Empat anak bermain di ruang tamu. Cahya, Owik, dan kedua sepupunya. Mereka bermain kejar-kejaran, petak umpet, ada yang memerankan polisi dan ada yang memerankan pencuri. Maling.

‘Si si si siapa yang jadi polisi’ jadilah ia polisi dan sisanya menjadi maling. Satu polisi, tiga maling. 

Polisi boleh melakukan apa saja untuk pengejaran. Tapi ada satu tempat ketika polisi tidak bisa berbuat apa-apa, ketika para maling itu tidak menginjak lantai.

Jadilah kasur, meja, kursi, bupet, dan tempat lainnya berantakan karena dinaiki.

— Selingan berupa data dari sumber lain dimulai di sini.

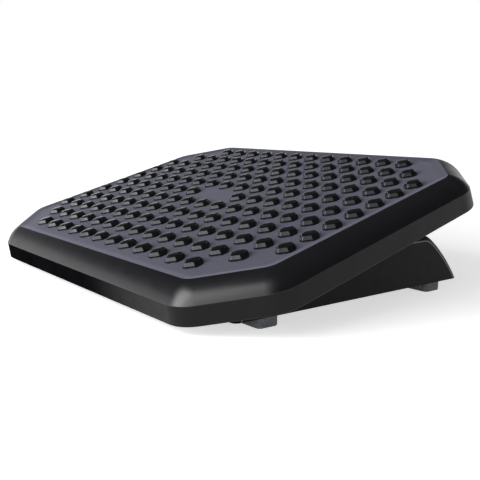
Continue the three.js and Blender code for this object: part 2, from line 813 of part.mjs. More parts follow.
function roundedRectangleRing(width, length, radius, inset, x, y, z) {
  const corner = Math.max(radius - inset, footEdgeRound);
  const reachX = width / 2 - inset - corner;
  const reachY = length / 2 - inset - corner;
  const ring = [];
  [[1, 1], [-1, 1], [-1, -1], [1, -1]].forEach(([across, along], quarter) => {
    for (let step = 0; step <= arcSteps; step += 1) {
      const angle = ((quarter + step / arcSteps) * Math.PI) / 2;
      ring.push(at(
        x + across * reachX + corner * Math.cos(angle),
        y + along * reachY + corner * Math.sin(angle),
        z,
      ));
    }
  });
  return ring;
}

// A rubber foot: a rounded block with a peg and a mushroom head through the pad of the cheek
function rubberFoot({ side, end, x, y }) {
  const ringAt = (inset, z) => (
    roundedRectangleRing(footWidth, footLength, footCornerRadius, inset, x, y, z)
  );
  const pad = loft([ringAt(footEdgeRound, 0), ringAt(0, footEdgeRound), ringAt(0, footHeight)]);
  const headBottom = baseLower + cheekWall + seatGap;
  const headTop = headBottom + footPegHeadHeight;
  const peg = uprightBar(
    footPegRadius, x, y, footHeight - footEdgeRound, headBottom + seatGap, smallRoundSteps,
  );
  const head = uprightBar(footPegHeadRadius, x, y, headBottom, headTop, smallRoundSteps);
  return pieceOf(`${end}_${side}_foot`, joined([pad, peg, head]), rubber);
}

// A rubber bumper on a stem through the crown, which stops the plate at the end of the tilt
function stopBumper({ side, end, x, y }) {
  const topZ = baseLower + bumperTop;
  const crown = baseLower + cheekHeight;
  const bumper = turnedUpright([
    [crown - cheekWall - bumperStemTail, 0],
    [crown - cheekWall - bumperStemTail, bumperStemRadius],
    [crown, bumperStemRadius],
    [crown, bumperRadius],
    [topZ - bumperEdgeRound, bumperRadius],
    [topZ, bumperRadius - bumperEdgeRound],
    [topZ, 0],
  ], roundSteps);
  return pieceOf(`${end}_${side}_stop_bumper`, bumper.translate([x, y, 0]), rubber);
}

// Pieces that tilt, built with the plate's upper face at height zero
const platformGroup = new THREE.Group();
platformGroup.add(platformPiece());
platformGroup.add(axlePiece());

// Pieces that stand on the floor
const baseGroup = new THREE.Group();
baseGroup.add(baseFrame());
footPlaces().forEach((place) => baseGroup.add(rubberFoot(place)));
bumperPlaces().forEach((place) => baseGroup.add(stopBumper(place)));

[['left', -1], ['right', 1]].forEach(([side, sign]) => {
  platformGroup.add(pivotBracket(`${side}_pivot_bracket`, sign));
  platformGroup.add(...bracketScrews(side, sign));
  platformGroup.add(retainingRing(`${side}_retaining_ring`, sign));
  platformGroup.add(frictionWasher(`${side}_friction_washer`, sign));
  baseGroup.add(discSpring(`${side}_disc_spring`, sign));
  baseGroup.add(bush(`${side}_bush`, sign));
  baseGroup.add(bearingCap(`${side}_bearing_cap`, sign));
  baseGroup.add(...capScrews(side, sign));
});

// The platform stands at its limit with the rear edge up, turned about the axle
platformGroup.position.z = pivotBelowPlate;
const tiltGroup = new THREE.Group();
tiltGroup.add(platformGroup);
tiltGroup.position.z = pivotHeight;
tiltGroup.rotation.x = tilt;

const footrest = new THREE.Group();
const assembly = new THREE.Group();
assembly.add(baseGroup, tiltGroup);
footrest.add(assembly);
footrest.updateMatrixWorld(true);
const reach = new THREE.Box3().setFromObject(footrest, true);
assembly.position.y = -(reach.min.y + reach.max.y) / 2;
footrest.updateMatrixWorld(true);

export default footrest;
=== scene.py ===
"""Looks of a tilting under desk footrest: black moulded plastic with polished massage bumps.

Metres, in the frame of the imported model: +X along the width, +Y away from the user, +Z up.
The platform's own sizes are measured from the middle of its plate's upper face with the plate
level, and tilted() carries them to where the platform stands. The base's sizes are measured
from the axle's middle plane along the depth, and based() carries them.
"""

import json
import math

import bpy
import numpy as np
from mathutils import Matrix


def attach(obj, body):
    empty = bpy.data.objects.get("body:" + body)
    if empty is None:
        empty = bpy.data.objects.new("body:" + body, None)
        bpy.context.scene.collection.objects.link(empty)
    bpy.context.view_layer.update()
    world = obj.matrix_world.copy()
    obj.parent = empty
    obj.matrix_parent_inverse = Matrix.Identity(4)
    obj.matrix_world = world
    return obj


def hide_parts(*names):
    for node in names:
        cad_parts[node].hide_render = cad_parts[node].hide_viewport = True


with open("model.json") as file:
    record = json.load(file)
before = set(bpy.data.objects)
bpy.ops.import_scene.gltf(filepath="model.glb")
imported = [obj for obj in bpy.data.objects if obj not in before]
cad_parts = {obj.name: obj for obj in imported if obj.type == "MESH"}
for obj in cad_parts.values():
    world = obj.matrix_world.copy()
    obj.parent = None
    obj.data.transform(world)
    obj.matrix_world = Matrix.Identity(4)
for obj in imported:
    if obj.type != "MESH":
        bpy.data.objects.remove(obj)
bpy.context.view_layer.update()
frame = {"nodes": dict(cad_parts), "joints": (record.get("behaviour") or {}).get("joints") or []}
tilt_joint = frame["joints"][0]
PIVOT = np.array(tilt_joint["pos_m"])
TILT = math.radians(-min(tilt_joint["range_deg"])) / 2
bumper = frame["nodes"]["front_right_stop_bumper"]
BUMPER_TOP = max((bumper.matrix_world @ vertex.co).z for vertex in bumper.data.vertices)

# Camera, as the photograph was taken: where it stands, where it looks and how long its lens is
CAMERA_PLACE = (0.57345, -0.42075, 0.15039)
CAMERA_AZIMUTH = 52.031
CAMERA_ELEVATION = 9.461
CAMERA_ROLL = 0.458
FOCAL_LENGTH_PIXELS = 701.7
PHOTO_SIDE_PIXELS = 480
SENSOR_WIDTH = 36.0
CLIP_RANGE = (0.01, 100)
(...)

Apapun yang bisa digunakan untuk dinaiki, nangkring, untuk menyelamatkan diri maka nangkringlah.

Cahya, Owik, dan kedua sepupunya tak pedulikan kami, tak peduli panas mendidih hawa Nganjuk, atau cedera yang mungkin saja terjadi ketika saling berkejaran. Yang penting senang. Tertawa. Bahkan ketika orang-orang mulai khawatir karena dollar terus merangkak naik menembus 16 ribu. Bagi mereka, yang penting riang.

Sesekali eyang kungnya membentak supaya mereka berhenti bermain, atau mengganti permainan, tapi mereka tak bergeming. Asik memainkan peran masing-masing. Cegah eyang kung hanya angin lalu seperti suara kritik kita yang menyoroti sidang MK. 

Seperti umumnya anak-anak yang bermain, mereka akan berhenti ketika ada tragedi. Ada kalanya karena raga yang terluka, ada kalanya karena hati yang tersakiti. Kali ini, Cahya dan lainnya berhenti karena urusan yang kedua.

Ketawalah lalu menangis, setelahnya ketawa lagi karena hari ini kita akan kembali dari mudik.